Una dama en París

Crítica de Fernando López - La Nación

La dama estoniana del título puede ser -cuando la historia ha terminado de ser contada- cualquiera de las dos. En principio, sin embargo, antes de que sus caminos se crucen, parecería que entre las dos mujeres sólo hay diferencias: la tímida, opaca Anne (Laine Mägi) tiene la tristeza, la resignación y el desaliento reflejados en la mirada de sus ojos grises. Ha vivido los últimos años dedicada a cuidar a su madre enferma en un pueblito de Estonia y ahora que ella acaba de morir, se encuentra definitivamente sola. Divorciada hace mucho, sus hijos han dejado la casa y apenas los ve unos minutos en la ceremonia fúnebre. Ellos mismos la alientan para que acepte la oferta que a los pocos días le llega de París, un lugar que siempre soñó conocer. Allí deberá encargarse del cuidado de una compatriota rica y anciana, de la que apenas sabe que tiene un carácter difícil.

La autoritaria Frida es, en cambio, luminosa como aún puede serlo una Jeanne Moreau que a los 84 años (el film es de 2012) puede robar cada escena en la que aparece, aunque sea en un personaje tan cambiante, orgulloso y malhumorado como esta anciana dama extravagante. Ella ha pasado tantos años disfrutando de las libertades de París que hasta ha olvidado su lengua materna y cortado toda relación con lo que quedaba de su familia en el Báltico y con el grupo de compatriotas con los que en otros tiempos integraba un coro.

Las diferencias están a la vista en el estilo, la ropa y el modo de actuar, pero también en sus experiencias del mundo: la simplicidad campesina de Anne está lejos de la liberalidad mundana de Frida, de la que probablemente le ha quedado esa pose de diva que la vuelve a veces cautivante y a veces inaguantable.

El que tiende el lazo laboral es Stéphane (Patrick Pineau), un ex amante que hoy es su amigo y constituye la única compañía que la anciana quiere a su lado. En cambio, rechaza de plano a la asistente que él le ha impuesto para que la atienda y la proteja. Llevará tiempo limar esos desencuentros.

Ilmar Raag se inspiró en experiencias vividas por su propia madre, cuando tras la depresión y el vacío que padeció al quedar viuda a los 50, aceptó viajar a París a cuidar a una anciana estoniana adinerada y volvió convertida en otra mujer.

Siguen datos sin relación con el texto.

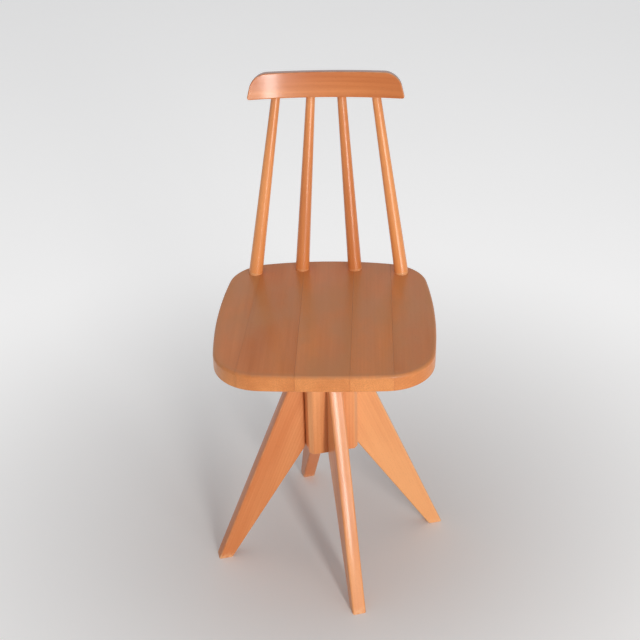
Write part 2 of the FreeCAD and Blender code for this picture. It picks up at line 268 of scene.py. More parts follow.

Una transformación similar vive Anna, al tiempo que la interconexión que se establece entre los tres personajes va mostrando la gradual evolución del vínculo entre las mujeres, desnudando sus personalidades, exponiendo sus actitudes frente a la muerte y reconstruyendo sus historias en escenas tan acertadas como las que explican el porqué del aislamiento de la anciana y de su rechazo a todo lo que la liga a su país, o como la que alude a la calidad de la relación que ha vivido con Stéphane: un conmovedor y delicado momento íntimo en el que el lugar de la pasión es ahora ocupado por la nostalgia.